Given request. Beginning with the first line below, please repeat the material exactly, ending with the line that includes "import Module from".

Collected material.
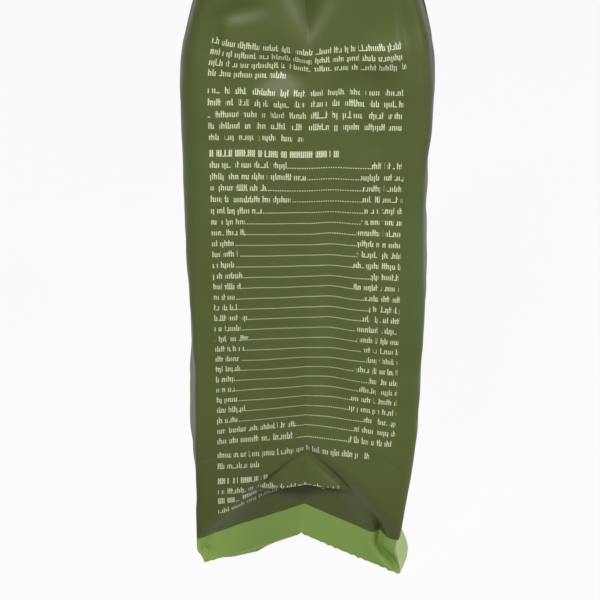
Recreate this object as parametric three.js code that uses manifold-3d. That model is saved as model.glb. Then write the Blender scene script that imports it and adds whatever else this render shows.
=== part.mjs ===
// A filled side-gusset pouch for dry pet food, standing on its bottom seal.
// One sealed pack, one solid. Millimetres, +Z up, origin at the middle of the footprint.
// The wide front faces -Y and the gussets face +X and -X.
// The film is lofted ring by ring: each ring is one level of the film, from the cut edge up.
import * as THREE from "three";
import { mergeVertices } from "three/addons/utils/BufferGeometryUtils.js";
import Module from "manifold-3d";

// Flat sizes of the pouch
const face_width = 155;
const gusset_width = 90;
const bag_height = 330;
const top_seal_height = 15;
const seal_thickness = 1.2;
const seam_width = 12;
const seam_thickness = 0.7;
const fin_width = 12;
const fin_thickness = 0.8;

// How the filled pouch stands
const draw_in = 8;
const draw_height = 95;
const depth_slack = 0.6;
const face_bulge = 5;
const shoulder_height = 52;
const soft_corner = 8;
const soft_start = 100;
const soft_end = 160;
const crisp_corner = 3;
const tip_corner = 1;

// The foot leans to one side, and its tips are turned in, out and back
const lean_in = 7;
const lean_out = 0.6;
const lean_height = 70;
const tip_spread = 3.1;
const tip_tuck = 3.2;
const tip_back = 4;
const tip_height = 11;
const base_depth = 40;
const base_run = 15;
const leg_thickness = 2;

// The head, where the wide faces close on the top seal
const taper_height = 110;
const taper_power = 1.6;
const flatten_start = 185;
const flatten_end = 260;

// The folded mouth of each gusset at the foot: an arch with its tip up on the centre crease
const mouth_height = 52;
const mouth_depth = 20;
const mouth_arch = 6;
const mouth_power = 1.55;
const weld_height = 24;
const pillow_height = 40;
const pillow_swell = 2.6;
const pillow_edge = 0.6;
const valley_depth = 5;
const valley_top = 0.6;
const valley_fade = 6;
const valley_power = 2.2;
const roll_width = 8;
const facet_width = 4;

// The centre crease of each gusset
const ridge_low = 3;
const ridge_high = 6;
const ridge_peak_height = 200;
const fold_in_height = 213;
const fold_in_power = 2.5;
const crease_slip = 5;
const slip_power = 1.3;
const slip_up_end = 140;
const slip_turn = 190;
const slip_down_start = 170;
const slip_down_full = 205;
const slip_gone_height = 265;
const slit_close = 9;

// The corner of the foot that is spread outward
const flap_length = 40;
const flap_flare = 4;
const flap_blend = 22;

// Steps of the loft. Half the gusset's columns stand inside the mouth's arch, so one runs along it.
const gusset_steps = 18;
const least_share = 0.04;
const spread_height = 85;
const corner_steps = 3;
const tip_steps = 3;
const middle_steps = 4;

const half_face = face_width / 2;
const half_gusset = gusset_width / 2;
const seal_half = seal_thickness / 2;
const seam_half = seam_width / 2;
const seal_start = bag_height - top_seal_height;
const taper_start = seal_start - taper_height;
const mouth_back = half_face - mouth_depth;
const base_end = mouth_back - base_run;

const clamp = (t) => Math.min(1, Math.max(0, t));
const mix = (a, b, t) => a + (b - a) * t;
const smooth = (from, to, t) => {
  const k = clamp((t - from) / (to - from));
  return k * k * (3 - 2 * k);
};

// Where the corner folds stand at film level h; side is +1 or -1, the sign of y
function cornerX(h, side) {
  const filled = smooth(0, draw_height, h) * (1 - smooth(taper_start, seal_start, h));
  const bent = side < 0 ? tip_back * (1 - smooth(0, tip_height, h)) : 0;
  return half_face - draw_in * filled - bent;
}

function cornerY(h, side) {
  const lean = side > 0 ? lean_in : -lean_out;
  const tip = side > 0 ? tip_spread : -tip_tuck;
  const body = half_gusset - depth_slack - lean * (1 - smooth(0, lean_height, h));
  const stood = body + tip * (1 - smooth(0, tip_height, h));
  const t = clamp((h - taper_start) / taper_height);
  return mix(stood, seal_half, t ** taper_power);
}

function cornerRadius(h, side) {
  const body = mix(crisp_corner, soft_corner, smooth(soft_start, soft_end, h));
  const foot = mix(tip_corner, body, smooth(0, shoulder_height, h));
  return Math.min(foot, 0.8 * cornerY(h, side));
}

// Half width of the mouth's arch at film level h
function archHalf(h, side) {
  return cornerY(h, side) * (1 - (h / mouth_height) ** mouth_power);
}

// Where column t of a gusset stands, 0 on the centre crease, 1 at the corner's bend, 0.5 on the arch
function columnY(t, h, side) {
  const last_y = cornerY(h, side) - cornerRadius(h, side);
  const on_arch = Math.min(1 - least_share, Math.max(least_share, archHalf(h, side) / last_y));
  const above = mix(least_share, 0.5, smooth(mouth_height, spread_height, h));
  const split = h < mouth_height ? on_arch : above;
  return last_y * (t < 0.5 ? 2 * t * split : mix(split, 1, 2 * t - 1));
}

// How far the valley of the mouth's arch is turned in at film level h
function valleyDepth(h) {
  const low = smooth(0, valley_fade, h);
  const high = mix(1, valley_top, smooth(weld_height, mouth_height, h));
  return valley_depth * low * high * (1 - smooth(mouth_height, mouth_height + roll_width, h));
}

// The gusset: how far out the film stands at y from the centre crease, at film level h
function gussetX(y, h, side) {
  const edge = cornerY(h, side);
  const corner = cornerX(h, side);
  const inward = clamp(1 - y / edge);
  const rise = smooth(shoulder_height, ridge_peak_height, h);
  const ridge = mix(ridge_low, ridge_high, rise) * (1 - smooth(fold_in_height, seal_start, h));
  const panel = corner + ridge * inward;

  // Inside the arch: the V walls of the weld, the hollow above them, and the pillow over it
  const tip_y = cornerY(0, side);
  const slope = ((edge * mouth_power) / mouth_height) * (h / mouth_height) ** (mouth_power - 1);
  const inside = (archHalf(h, side) - y) / Math.hypot(1, slope);
  const wall = mix(mouth_back, cornerX(0, side), clamp(y / tip_y));
  const pillow = corner + pillow_swell * clamp(pillow_edge + inside / roll_width);
  const facet = mix(wall, pillow, smooth(weld_height, pillow_height, h));

  // Both sides of the arch turn in to a valley
  const valley = panel - valleyDepth(h);
  const outer = mix(panel, valley, clamp(1 + inside / roll_width) ** valley_power);
  const inner = mix(valley, facet, 1 - clamp(1 - inside / facet_width) ** 2);
  let x = inside > 0 ? inner : outer;

  // Head: the gusset folds in toward the top seal, and the slit closes under it
  const folded = smooth(fold_in_height, fold_in_height + taper_height / 2, h);
  const full_fold = Math.sqrt(Math.max(0, half_gusset ** 2 - edge ** 2));
  const open = 1 - smooth(seal_start - slit_close, seal_start, h);
  x -= folded * open * full_fold * inward ** mix(fold_in_power, 1, folded);
  return x;
}

// How far the film has slipped up (or down) along the centre crease
function creaseLift(y, h, side) {
  const inward = clamp(1 - y / cornerY(h, side));
  const low = mix(mouth_arch, crease_slip, smooth(0, shoulder_height, h));
  const up = low * (1 - smooth(slip_up_end, slip_turn, h));
  const back = 1 - smooth(fold_in_height, slip_gone_height, h);
  const down = crease_slip * smooth(slip_down_start, slip_down_full, h) * back;
  return (up - down) * inward ** slip_power;
}

// The wide faces: half depth at x, at film level h. The foot runs from the thin splayed legs
// of the weld and the narrow base up to the full bulge at the shoulder.
function faceY(x, h, side, flared) {
  const edge = cornerY(h, side);
  const bulge = face_bulge * smooth(0, shoulder_height, h) * (1 - smooth(flatten_start, flatten_end, h));
  const full = edge + bulge * (1 - (x / cornerX(h, side)) ** 2);
  const tip_y = cornerY(0, side);
  const leg = leg_thickness + (tip_y * (x - mouth_back)) / (cornerX(0, side) - mouth_back);
  const tucked = Math.max(base_depth / 2, Math.min(leg, edge));
  const reach = half_face - x;
  const flap = tip_y + flap_flare * Math.sin(Math.PI * clamp(reach / flap_length));
  const held = smooth(flap_length, flap_length - flap_blend, reach);
  const foot = flared ? mix(tucked, flap, held) : tucked;
  return mix(foot, full, Math.sin((Math.PI / 2) * clamp(h / shoulder_height)));
}

// One quarter of a ring, from the centre crease of a gusset to the middle of a wide face
function quarter(h, side_x, side_y) {
  const r = cornerRadius(h, side_y);
  const corner = cornerX(h, side_y);
  const flared = side_x > 0 && side_y > 0;
  const points = [];
  const put = (x, y, z) => points.push(new THREE.Vector3(side_x * x, side_y * y, z));
  const last_y = cornerY(h, side_y) - r;
  for (let i = 0; i <= gusset_steps; i++) {
    const y = columnY(i / gusset_steps, h, side_y);
    put(gussetX(y, h, side_y), y, h + creaseLift(y, h, side_y));
  }
  const from = new THREE.Vector2(gussetX(last_y, h, side_y), last_y);
  const to = new THREE.Vector2(corner - r, faceY(corner - r, h, side_y, flared));
  const tip = new THREE.Vector2(corner, Math.max(cornerY(h, side_y), to.y));
  const bend = new THREE.QuadraticBezierCurve(from, tip, to);
  for (let i = 1; i < corner_steps; i++) {
    const p = bend.getPoint(i / corner_steps);
    put(p.x, p.y, h);
  }
  const stations = [];
  for (let i = 0; i < tip_steps; i++) stations.push(mix(to.x, base_end, i / tip_steps));
  for (let i = 0; i <= middle_steps; i++) {
    stations.push(mix(base_end, seam_half + seam_thickness, i / middle_steps));
  }
  stations.push(seam_half, 0);
  const base_lift = fin_thickness * (1 - smooth(0, weld_height, h));
  for (const x of stations) {
    const on_seam = side_y > 0 && x <= seam_half && h > weld_height && h < seal_start;
    const lift = base_lift * (1 - smooth(mouth_back, mouth_back + mouth_depth / 2, x));
    put(x, faceY(x, h, side_y, flared) + (on_seam ? seam_thickness : 0), h + lift);
  }
  return points;
}

function ring(h) {
  const a = quarter(h, 1, 1);
  const b = quarter(h, -1, 1).reverse();
  const c = quarter(h, -1, -1);
  const d = quarter(h, 1, -1).reverse();
  return [...a, ...b.slice(1), ...c.slice(1), ...d.slice(1, -1)];
}

// Film levels: close together at the two folded ends, wide apart on the body
function levels() {
  const list = [];
  const add = (from, to, steps) => {
    for (let i = 0; i < steps; i++) list.push(mix(from, to, i / steps));
  };
  const arch_end = mouth_height + roll_width;
  const head_start = taper_start - crease_slip;
  add(0, arch_end, 20);
  add(arch_end, head_start, 8);
  add(head_start, seal_start - slit_close, 13);
  add(seal_start - slit_close, seal_start, 2);
  list.push(seal_start, bag_height);
  return list;
}

// Faces that close the film over the points of one ring that are picked, in their order
function capFaces(loop, picked, offset, facing_up) {
  const contour = picked.map((i) => new THREE.Vector2(loop[i].x, loop[i].y));
  const faces = THREE.ShapeUtils.triangulateShape(contour, []);
  return faces.flatMap((face) => {
    const [a, b, c] = face.map((k) => picked[k] + offset);
    return facing_up ? [a, b, c] : [a, c, b];
  });
}

// The underside: the middle lies flat, and each end rises to the weld's inner point
function footFaces(loop) {
  const side = loop.length / 4;
  const last = gusset_steps + corner_steps + tip_steps;
  const run = (from, to) => {
    const list = [];
    for (let i = from; i <= to; i++) list.push((i + loop.length) % loop.length);
    return list;
  };
  const ends = [run(-last, last), run(2 * side - last, 2 * side + last)];
  const middle = [...run(last, 2 * side - last), ...run(2 * side + last, 4 * side - last)];
  return [...ends, middle].flatMap((picked) => capFaces(loop, picked, 0, false));
}

// Each quad is cut along the way its folds run: out and down at the foot, out and up at the head
function loft(rings) {
  const count = rings[0].length;
  const positions = rings.flat().flatMap((p) => [p.x, p.y, p.z]);
  const index = [];
  for (let r = 0; r + 1 < rings.length; r++) {
    const at_foot = rings[r][0].z < bag_height / 2;
    for (let i = 0; i < count; i++) {
      const a = r * count + i;
      const b = r * count + ((i + 1) % count);
      const from_crease = Math.floor((4 * i) / count) % 2 === 0;
      if (from_crease === at_foot) {
        index.push(a, b, a + count, b, b + count, a + count);
      } else {
        index.push(a, b, b + count, a, b + count, a + count);
      }
    }
  }
  const top = rings.length - 1;
  index.push(...footFaces(rings[0]));
  index.push(...capFaces(rings[top], [...rings[top].keys()], top * count, true));
  const geometry = new THREE.BufferGeometry();
  geometry.setAttribute("position", new THREE.Float32BufferAttribute(positions, 3));
  geometry.setIndex(index);
  return geometry;
}

// The bottom weld between the two gussets, folded flat under the base
function baseFin() {
  const length = 2 * base_end - 2 * fin_thickness;
  const box = new THREE.BoxGeometry(length, fin_width, 3 * fin_thickness);
  box.translate(0, 0, 1.5 * fin_thickness);
  return box;
}

const wasm = await Module();
wasm.setup();

function solidOf(geometry) {
  const bare = geometry.clone();
  bare.deleteAttribute("normal");
  bare.deleteAttribute("uv");
  const merged = mergeVertices(bare);
  const mesh = new wasm.Mesh({
    numProp: 3,
    vertProperties: new Float32Array(merged.attributes.position.array),
    triVerts: new Uint32Array(merged.index.array),
  });
  return new wasm.Manifold(mesh);
}

function geometryOf(solid) {
  const mesh = solid.getMesh();
  const geometry = new THREE.BufferGeometry();
  geometry.setAttribute("position", new THREE.BufferAttribute(mesh.vertProperties, 3));
  geometry.setIndex(new THREE.BufferAttribute(mesh.triVerts, 1));
  geometry.computeVertexNormals();
  return geometry;
}

function bag() {
  const film = solidOf(loft(levels().map(ring)));
  const whole = film.add(solidOf(baseFin()));
  const olive_film = new THREE.MeshStandardMaterial({
    name: "olive_film",
    color: 0x56663c,
    roughness: 0.55,
    metalness: 0,
  });
  const mesh = new THREE.Mesh(geometryOf(whole), olive_film);
  mesh.name = "bag";
  return mesh;
}

const pouch = new THREE.Group();
pouch.add(bag());

export default pouch;
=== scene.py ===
"""A filled side-gusset pet food bag, seen on its gusset: the shaped film, its finish and a plain studio."""

import math
from collections import namedtuple
from types import SimpleNamespace

import bmesh
import bpy
import numpy as np
from bpy.props import FloatProperty, FloatVectorProperty, PointerProperty
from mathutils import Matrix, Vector


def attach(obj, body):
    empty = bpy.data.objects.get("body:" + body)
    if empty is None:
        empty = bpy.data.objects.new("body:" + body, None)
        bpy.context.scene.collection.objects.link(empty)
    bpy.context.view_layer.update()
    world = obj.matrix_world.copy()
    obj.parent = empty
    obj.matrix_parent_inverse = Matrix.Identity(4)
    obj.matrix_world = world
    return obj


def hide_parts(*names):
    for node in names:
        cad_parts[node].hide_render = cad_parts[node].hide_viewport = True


bl_info = {
    "name": "Side-gusset food bag",
    "version": (1, 0, 0),
    "blender": (4, 5, 0),
    "location": "View3D > Sidebar > Food bag",
    "description": "Shapes a filled side-gusset film bag, prints it and sets it in a plain studio",
    "category": "Object",
}

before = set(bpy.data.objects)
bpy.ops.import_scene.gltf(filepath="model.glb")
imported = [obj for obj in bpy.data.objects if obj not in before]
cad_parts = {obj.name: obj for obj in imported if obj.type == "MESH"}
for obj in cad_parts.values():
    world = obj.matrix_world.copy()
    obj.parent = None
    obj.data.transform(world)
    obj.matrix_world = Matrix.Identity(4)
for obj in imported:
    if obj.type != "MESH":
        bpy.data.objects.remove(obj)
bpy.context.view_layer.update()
MM = 0.001  # the scene's unit is the metre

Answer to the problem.
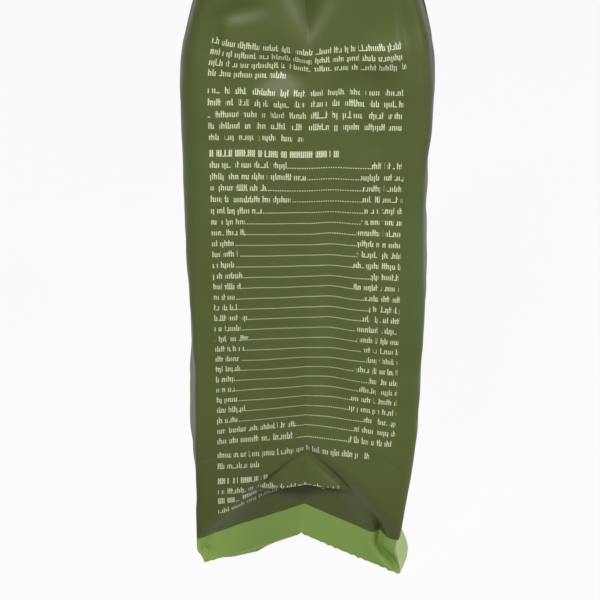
Recreate this object as parametric three.js code that uses manifold-3d. That model is saved as model.glb. Then write the Blender scene script that imports it and adds whatever else this render shows.
=== part.mjs ===
// A filled side-gusset pouch for dry pet food, standing on its bottom seal.
// One sealed pack, one solid. Millimetres, +Z up, origin at the middle of the footprint.
// The wide front faces -Y and the gussets face +X and -X.
// The film is lofted ring by ring: each ring is one level of the film, from the cut edge up.
import * as THREE from "three";
import { mergeVertices } from "three/addons/utils/BufferGeometryUtils.js";
import Module from "manifold-3d";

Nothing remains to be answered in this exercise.